Innovation: Expect public companies to move slower and be less aggressive with new products.

Employment: Expect hiring freezes at best, and thousands of layoffs. Hewlett-Packard has already announced cuts, associated with its EDS purchase, eBay announced a 10% reduction Monday, and Yahoo is widely expected to follow suit as soon as next month. Will Google—a company that’s over-hired in the view of many—follow suit?

Startups: It seems the purse strings have officially tightened in the Valley, and everyone from Sequoia Capital to famed angel investor Ron Conway is telling their companies to raise as much as they can, hoard cash, and find a quick and dirty revenue model.

Innovation: Parodoxically, it will improve, as most true advancements seem to happen in down markets.

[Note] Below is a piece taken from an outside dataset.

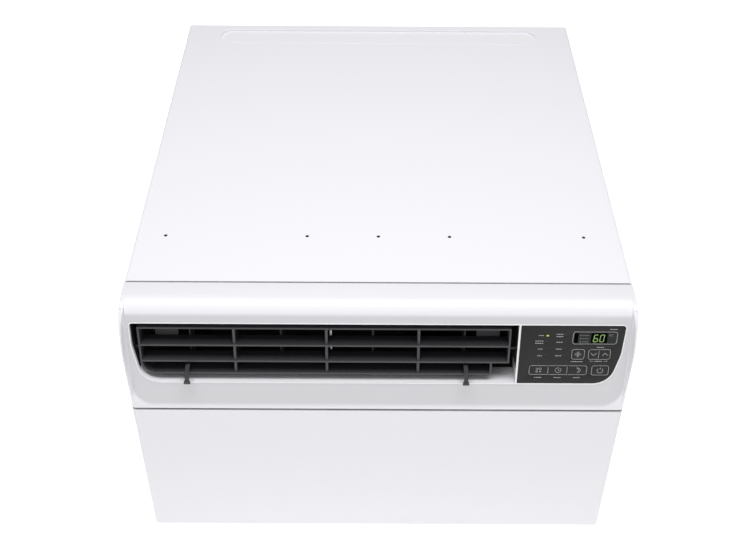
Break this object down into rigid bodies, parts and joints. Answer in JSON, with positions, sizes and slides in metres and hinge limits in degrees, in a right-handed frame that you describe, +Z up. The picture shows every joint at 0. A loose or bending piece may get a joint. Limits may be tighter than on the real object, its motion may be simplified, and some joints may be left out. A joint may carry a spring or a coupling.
{
  "type": "window air conditioner",
  "caption": "Window-mounted room air conditioner with a tilting outlet grid, steerable vanes, push-button panel, hinged intake front and a fan and compressor chassis in a sheet metal sleeve",
  "frame": {"origin": "Middle of the bounding box at its bottom, on the sill face of the sleeve.", "axes": "+Z up, -Y towards the room (the front with the outlet and controls), +Y towards the outdoors, +X to the right seen from the room."},
  "size_m": [0.6, 0.6851, 0.381],
  "materials": {
    "sheet_white": "satin white powder coat",
    "white_plastic": "satin moulded white",
    "dark_plastic": "charcoal moulded",
    "duct_plastic": "black moulded",
    "gloss_black": "high gloss black",
    "display_lens": "smoked clear",
    "display_glow": "dark display block with lit digits",
    "led_lens": "translucent light pipe",
    "circuit_board": "green solder mask",
    "filter_plastic": "blue-grey moulded frame and screen",
    "foam": "light grey foam",
    "coil_fins": "bare fin stock",
    "copper": "bare copper tube",
    "galvanised": "zinc coated sheet",
    "zinc": "zinc plated",
    "bare_steel": "ground steel",
    "bronze": "sintered bronze",
    "black_rubber": "soft black",
    "black_paint": "semi gloss black"
  },
  "bodies": {
    "cabinet": {"cabinet_sleeve": "sheet_white", "rear_guard": "sheet_white", "case_screws": "zinc", "base_pan": "galvanised", "front_bezel": "white_plastic", "front_frame": "white_plastic", "frame_yoke": "white_plastic", "cord_gland": "black_rubber", "air_duct": "duct_plastic", "control_fascia": "gloss_black", "display_window": "display_lens", "display_module": "display_glow", "indicator_lights": "led_lens", "control_board": "circuit_board", "control_box": "duct_plastic", "power_board": "circuit_board", "drip_tray": "foam", "evaporator_coil": "coil_fins", "evaporator_end_plates": "galvanised", "evaporator_bends": "copper", "scroll_front": "duct_plastic", "scroll_case": "duct_plastic", "air_plenum": "duct_plastic", "bulkhead": "galvanised", "motor_housing": "galvanised", "motor_bearings": "bronze", "motor_stator": "galvanised", "motor_bracket": "galvanised", "fan_shroud": "duct_plastic", "condenser_coil": "coil_fins", "condenser_end_plates": "galvanised", "condenser_bends": "copper", "compressor": "black_paint", "compressor_grommets": "black_rubber", "compressor_studs": "zinc", "accumulator": "black_paint", "suction_pipe": "copper", "discharge_pipe": "copper"},
    "intake_panel": {"intake_grille": "white_plastic", "air_filter": "filter_plastic"},
    "louver": {"louver_frame": "dark_plastic"},
    "fan_rotor": {"motor_shaft": "bare_steel", "motor_rotor": "galvanised", "blower_wheel": "duct_plastic", "condenser_fan": "duct_plastic"},
    "left_vane_lever_body": {"left_vane_lever": "dark_plastic"},
    "left_vane_middle_body": {"left_vane_middle": "dark_plastic"},
    "left_vane_inner_body": {"left_vane_inner": "dark_plastic"},
    "right_vane_inner_body": {"right_vane_inner": "dark_plastic"},
    "right_vane_middle_body": {"right_vane_middle": "dark_plastic"},
    "right_vane_lever_body": {"right_vane_lever": "dark_plastic"},
    "left_link": {"left_link_bar": "dark_plastic"},
    "right_link": {"right_link_bar": "dark_plastic"},
    "button_fan_speed_body": {"button_fan_speed": "gloss_black"},
    "button_temp_down_body": {"button_temp_down": "gloss_black"},
    "button_temp_up_body": {"button_temp_up": "gloss_black"},
    "button_mode_body": {"button_mode": "gloss_black"},
    "button_timer_body": {"button_timer": "gloss_black"},
    "button_sleep_body": {"button_sleep": "gloss_black"},
    "button_power_body": {"button_power": "gloss_black"}
  },
  "joints": [
    {"name": "intake_panel_open", "type": "hinge", "parent": "cabinet", "child": "intake_panel", "pos_m": [0, -0.3335, 0.013], "axis": [1, 0, 0], "range_deg": [0, 45]},
    {"name": "louver_tilt", "type": "hinge", "parent": "cabinet", "child": "louver", "pos_m": [0, -0.31062, 0.31227], "axis": [1, 0, 0], "range_deg": [-10, 10]},
    {"name": "left_vanes_turn", "type": "hinge", "parent": "cabinet", "child": "left_vane_lever_body", "pos_m": [-0.227, -0.27523, 0.30571], "axis": [0, 0.1822, 0.9833], "range_deg": [-20, 20]},
    {"name": "left_vane_middle_turn", "type": "hinge", "parent": "cabinet", "child": "left_vane_middle_body", "pos_m": [-0.1725, -0.27523, 0.30571], "axis": [0, 0.1822, 0.9833], "range_deg": [-21, 21]},
    {"name": "left_vane_inner_turn", "type": "hinge", "parent": "cabinet", "child": "left_vane_inner_body", "pos_m": [-0.1175, -0.27523, 0.30571], "axis": [0, 0.1822, 0.9833], "range_deg": [-21, 21]},
    {"name": "left_link_slide", "type": "slide", "parent": "cabinet", "child": "left_link", "axis": [1, 0, 0], "range_m": [-0.0045, 0.0045]},
    {"name": "right_vanes_turn", "type": "hinge", "parent": "cabinet", "child": "right_vane_lever_body", "pos_m": [0.105, -0.27523, 0.30571], "axis": [0, 0.1822, 0.9833], "range_deg": [-20, 20]},
    {"name": "right_vane_middle_turn", "type": "hinge", "parent": "cabinet", "child": "right_vane_middle_body", "pos_m": [0.0495, -0.27523, 0.30571], "axis": [0, 0.1822, 0.9833], "range_deg": [-21, 21]},
    {"name": "right_vane_inner_turn", "type": "hinge", "parent": "cabinet", "child": "right_vane_inner_body", "pos_m": [-0.006, -0.27523, 0.30571], "axis": [0, 0.1822, 0.9833], "range_deg": [-21, 21]},
    {"name": "right_link_slide", "type": "slide", "parent": "cabinet", "child": "right_link", "axis": [1, 0, 0], "range_m": [-0.0045, 0.0045]},
    {"name": "fan_spin", "type": "hinge", "parent": "cabinet", "child": "fan_rotor", "pos_m": [-0.09, -0.0215, 0.172], "axis": [0, 1, 0], "continuous": true},
    {"name": "press_fan_speed", "type": "slide", "parent": "cabinet", "child": "button_fan_speed_body", "axis": [0, 0.9833, -0.1822], "range_m": [0, 0.0008], "stiffness_N_per_m": 900, "springref_m": -0.0005},
    {"name": "press_temp_down", "type": "slide", "parent": "cabinet", "child": "button_temp_down_body", "axis": [0, 0.9833, -0.1822], "range_m": [0, 0.0008], "stiffness_N_per_m": 900, "springref_m": -0.0005},
    {"name": "press_temp_up", "type": "slide", "parent": "cabinet", "child": "button_temp_up_body", "axis": [0, 0.9833, -0.1822], "range_m": [0, 0.0008], "stiffness_N_per_m": 900, "springref_m": -0.0005},
    {"name": "press_mode", "type": "slide", "parent": "cabinet", "child": "button_mode_body", "axis": [0, 0.9833, -0.1822], "range_m": [0, 0.0008], "stiffness_N_per_m": 900, "springref_m": -0.0005},
    {"name": "press_timer", "type": "slide", "parent": "cabinet", "child": "button_timer_body", "axis": [0, 0.9833, -0.1822], "range_m": [0, 0.0008], "stiffness_N_per_m": 900, "springref_m": -0.0005},
    {"name": "press_sleep", "type": "slide", "parent": "cabinet", "child": "button_sleep_body", "axis": [0, 0.9833, -0.1822], "range_m": [0, 0.0008], "stiffness_N_per_m": 900, "springref_m": -0.0005},
    {"name": "press_power", "type": "slide", "parent": "cabinet", "child": "button_power_body", "axis": [0, 0.9833, -0.1822], "range_m": [0, 0.0008], "stiffness_N_per_m": 900, "springref_m": -0.0005}
  ],
  "couplings": [
    {"joint": "left_vane_middle_turn", "follows": "left_vanes_turn", "ratio": 1},
    {"joint": "left_vane_inner_turn", "follows": "left_vanes_turn", "ratio": 1},
    {"joint": "left_link_slide", "follows": "left_vanes_turn", "m_per_rad": -0.012},
    {"joint": "right_vane_middle_turn", "follows": "right_vanes_turn", "ratio": 1},
    {"joint": "right_vane_inner_turn", "follows": "right_vanes_turn", "ratio": 1},
    {"joint": "right_link_slide", "follows": "right_vanes_turn", "m_per_rad": -0.012}
  ]
}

There are always entrepreneurs and investors willing to fund great new ideas.

Employment: Many startups will fail. But this is part of the natural cycle of Silicon Valley, credit crisis or not.

Venture Capital: Venture capital is really the only part of the Silicon Valley ecosystem that didn’t experience a shakeout after the 2000 crash. I think that’s about to change, as I wrote about in my BusinessWeek column today. Money managers kept pouring money into venture firms after the crash because it’s considered a long-term, high-return play. VC’s 10-year returns have handily outperformed other investments, thanks to the outrageous gains of 1999 and early 2000. Since then, though, there have only been two years of decent returns, from fourth quarter 2005 to fourth quarter 2007. And now that 1999 and 2000 are close to getting kicked out of the 10-year index— i.e. just when the industry really needs a couple good years — fortunes have fallen dramatically.

The risk? Venture firms barely outperform the broader markets. Venture capital is a very slow moving, long-term business. This correction is still a few years off, and will take a few years to work through the cycle. So unlike ramifications of the credit crisis that hit public companies or startups, the immediate impact isn’t there. But make no mistake—when the lifeblood of the Valley is at risk, the impact will felt.